Having passed that test, we took Ralphie outside. He let me leash him up (my first time leashing a dog) and we wandered out to one of the enclosed pens. First we walked him around on the leash, then we let him run free. Sometimes he came when he was called (we had treats for him, after all) and sometimes he didn’t, but he was thrilled to be outside and seemed to hold us in high regard as the people who had gotten him outside.

After we took him back inside, we decided to put a hold on him and come back the next day, at which point we would decide if he was the dog for us. Despite his warming up to us, he was still shy and somewhat withdrawn. Would he ever be a happy dog with us? We could offer him food, shelter and comfort, and lots of love, but maybe it wasn’t meant to be.

We thought and worried and debated the rest of Saturday and into Sunday. I think when we showed up at the Humane Society, we were leaning toward not adopting him. After all, Shanel wanted an easy dog for my first dog, someone who would make me like dogs. Ralphie didn’t seem to be that dog.
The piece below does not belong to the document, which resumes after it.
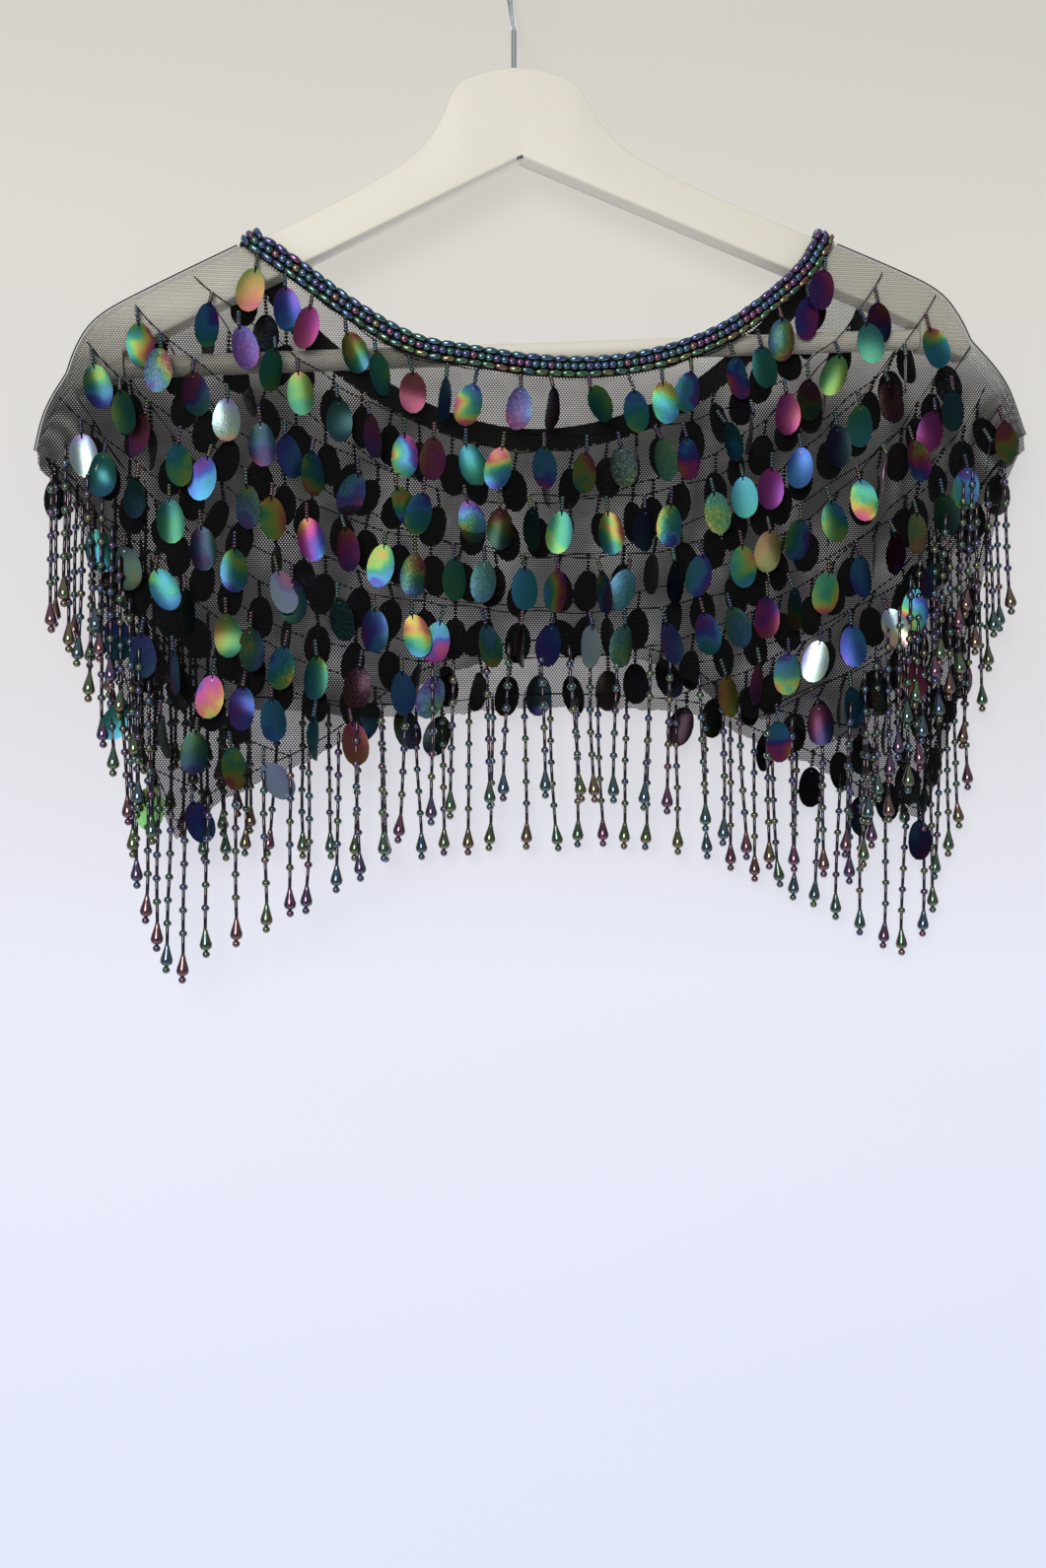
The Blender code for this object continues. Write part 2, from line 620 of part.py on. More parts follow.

We got to the Humane Society early, and went back to the small dog room. And the most incredible thing happened. Ralphie raced to the front of the pen to greet us! Even after walking him the day before, he hadn’t shown much affection; this was an all-out, tail-wagging greeting. We had no choice at that point – Ralphie was coming home with us.

Once he got to our car, we told him his new name – Lennon (or Lenny, for short). He loved riding in the car, which was a great first sign. After he spent a couple weeks living with Shanel’s family, we moved in to our new house, and Lenny moved in too. He took to it immediately, remembered and adored us, and quickly transformed from shelter dog to pampered family dog. He loves going for walks, going to the dog park and riding in the car, but his favorite place is the beach.

I still wouldn’t say I’m a dog person, but I am a Lennon person.